Finalement, le tribunal se penche sur la procédure à suivre de manière à renverser la présomption de non-pertinence prévue à l’article 2858.1 C.c.Q., celle-ci n’étant pas précisée par le législateur. S’inspirant du Code criminel, le tribunal détermine qu’une demande d’audience à huis clos devra être formulée. La partie concernée doit démontrer que la preuve est pertinente et qu’elle ne repose pas sur des mythes et stéréotypes. Le tribunal pourra revoir toute décision interlocutoire en cas de nouveaux éléments de preuve.
COMMENTAIRE
Le législateur et les tribunaux ont reconnu l’influence insidieuse et négative des mythes et préjugés dans les affaires de violence conjugale et sexuelle. La règle de la pertinence de la preuve permet d’y faire obstacle. La décision commentée précise qu’en l’absence d’objection, le tribunal pourra intervenir d’office en vertu de l’article 2858.1 C.c.Q.
La décision ayant fait l’objet d’un appel, il sera intéressant de connaître l’interprétation que la Cour d’appel fera de ce nouvel article 2858.1 C.c.Q. Il conviendra également de s’intéresser au débat relatif à la constitutionnalité de ce même article, qui sera tranché prochainement par la Cour supérieure dans le cadre de ce même dossier.

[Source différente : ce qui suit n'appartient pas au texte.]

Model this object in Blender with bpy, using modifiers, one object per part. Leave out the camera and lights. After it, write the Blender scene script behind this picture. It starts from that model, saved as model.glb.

Notons par ailleurs que l’article 2858.1 C.c.Q. a suscité certaines critiques. On a notamment souligné que le recours au terme « prétendue victime » n’était pas approprié en raison de son caractère minimisant, lequel entraînerait une victimisation de nature secondaire. Ces mêmes intervenants considèrent que le paragraphe 6 du premier alinéa devrait être élargi afin de considérer également les personnes victimes de violences conjugales qui ont repris une relation avec l’auteur allégué de la violence. Cet ajout serait justifié en raison de la grande difficulté qui peut être rencontrée par une personne victime de quitter une relation où le contrôle et la domination sont présents.